1. Tim Pawlenty. The Governor is getting boxed in. His office has to initiate the election certificate. It can be safely assumed that Secretary of State Ritchie is willing to sign on right now. But it is Pawlenty that has to issue it. The problems with this can be seen in the rhetoric that Pawlenty has been using lately. He hedges...resorts to attorney type language.... tries to leave his options completely open. As long as Coleman continues to appeal, the pressure on Pawlenty will mount. Pawlenty clearly has higher ambitions and how he handles this situation can certainly complicate that. A 3rd term Governor candidate could be saddled with the perception that he played partisan games at the expense of holding Minnesota representation hostage. A 2012 Presidential candidate will be viewed unfavorably by the cross section of independent voters who will see a simple election contest dragged out unnecessarily. There is a very simple solution. Pawlenty could talk to Coleman and encourage him to concede for the benefit of both of them. Pawlenty could have the ultimate carrot by offering Coleman a private promise that he will not run for a 3rd term.

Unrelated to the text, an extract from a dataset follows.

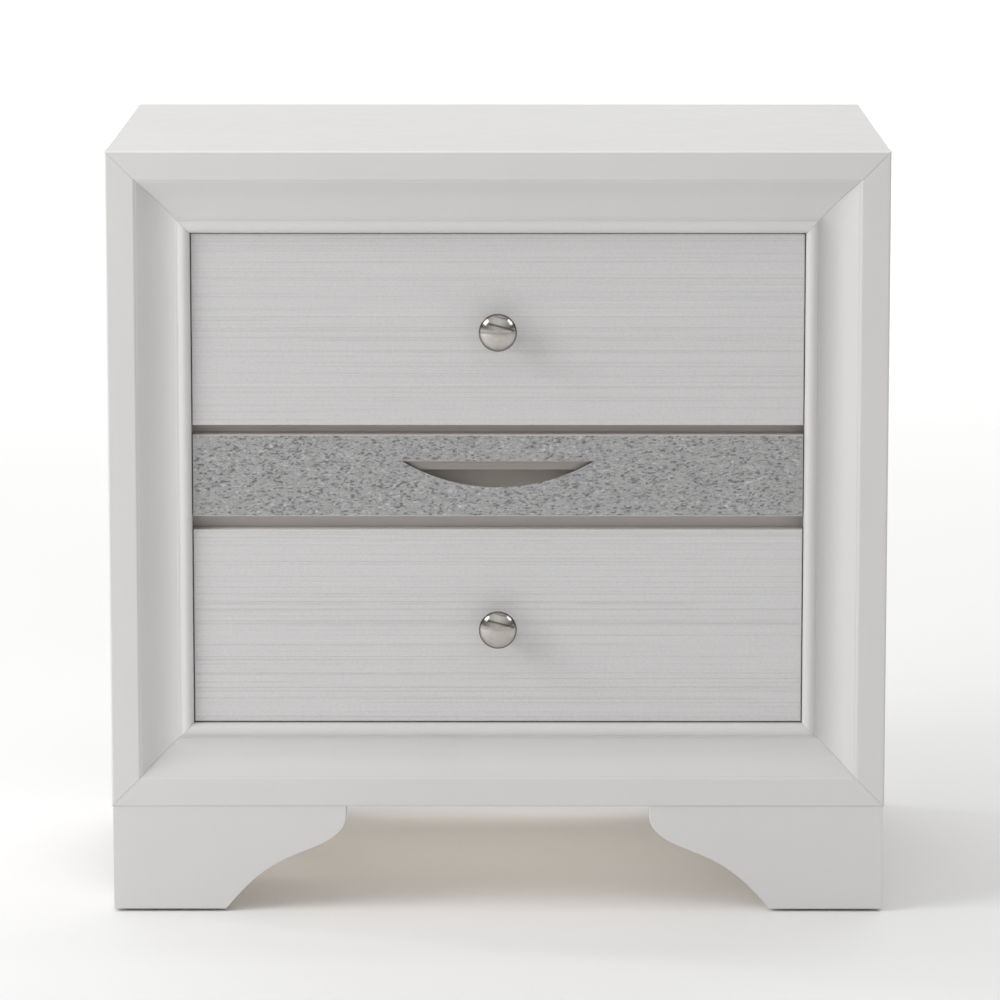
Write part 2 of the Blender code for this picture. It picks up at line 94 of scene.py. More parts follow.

2. Norm Coleman. Norm has the appearance of being helplessly swept along by events and merely following the wishes of outside forces. Reactions come from the lawyers. He's not speaking for himself. John Cornyn has more to say about Norm's contest than Norm does. In some ways, Norm has to accomodate his donors. This contest has been expensive and now, with the court decision, some of that donor money is going to go to Franken. A situation that is not going to sit well with that "compromised" list of his. He has to, at least, maintain the appearance that he is confidently moving ahead and hope that his donors will follow.

But, now he also has to think about his political future. A relentless course of state and Federal appeals is already looking like a political loser... especially after such a sweeping court decision. If Pawlenty were to bow out of the Governor's race next year, Norm might be able to be a player. But that would mean a gracious and humbling concession speech and a quick shift of gears to state politics. How that would sit with the state GOP is uncertain. It would definitely miff Senator Cornyn, but at this point, why should Norm care? Norm's politcal personna is at a crossroads. If he continues this endless contest, his future in Minnesota politics is pretty much finished and he would be relegated to trying to force the national party to reward him with a party job of some kind, for "doing his duty". Again, Pawlenty holds the critical key.

3. The State GOP Party. Already in the midst of internal turmoil, the State Party seems to be ready to move away from Norm's situation. They have some serious rebuilding to do...and putting resources into a virtually decided 2008 contest has little upside potential. The State Party, at some point, has to diverge from the Senate GOP Caucus. They can't fight a Senate battle that is nothing more than a legal stall tactic. Preparations for the 2010 state election cycle has to begin soon and an endless court process will almost certainly become heavy baggage very soon. If anybody in the state party has Norm's ear, they better start talking.

4. Senate GOP Caucus. For their part, the Senate GOP caucus is the only entity that has anything to gain from the endless appeals. They get to keep Franken out of the Senate and have a stronger filibuster hand to wage. There is no Senate race in Minnesota in 2010, so they do not jeopardize any race that matters to them. And they have a strong card to play that can keep Norm moving ahead with court challenges....they hold a major part of the wallet. Norm's funding is dependent on Senate GOP checkbooks and that is no small thing given Norm's other legal problems.

So who says uncle? When will the various GOP entities decide to break off from the others and come to a more logical conclusion?

The MN Supreme Court appeal may still be a time frame where the electorate will still be sympathetic, but that isn't a safe political bet right now.

Time to consider carefully....the political stakes are getting broader.

comments (1) permalink
04/14/09 15:47

Yes, Pawlenty has the most at stake (see my previous comment on the earlier post.)

But help me out here, what's the Governor's salary ... barely over $100K ... much less than a Senator. Coleman couldn't buy his own suits, lived in a "boarding room" in DC and has a mortgage valued greater than his property valuation. OK, some of those comments are snarky, but the concept is he cannot afford to be Governor. He also has the problem that the hardcore conservatives really don't like him. Would his candicacy splinter the party?

Doesn't it all come down to money. It was not mentioned above but Coleman has to pay for the trial he just lost ... plus for the appeal. How long will the RNC want to foot a bill that they know they cannot win ... especially once the pressure gets put on Pawlenty.

Coleman will become a fulltime lobbyist and prove Franken's June TV commercial correct ... the revolving door from the Senate to K Street must be closed.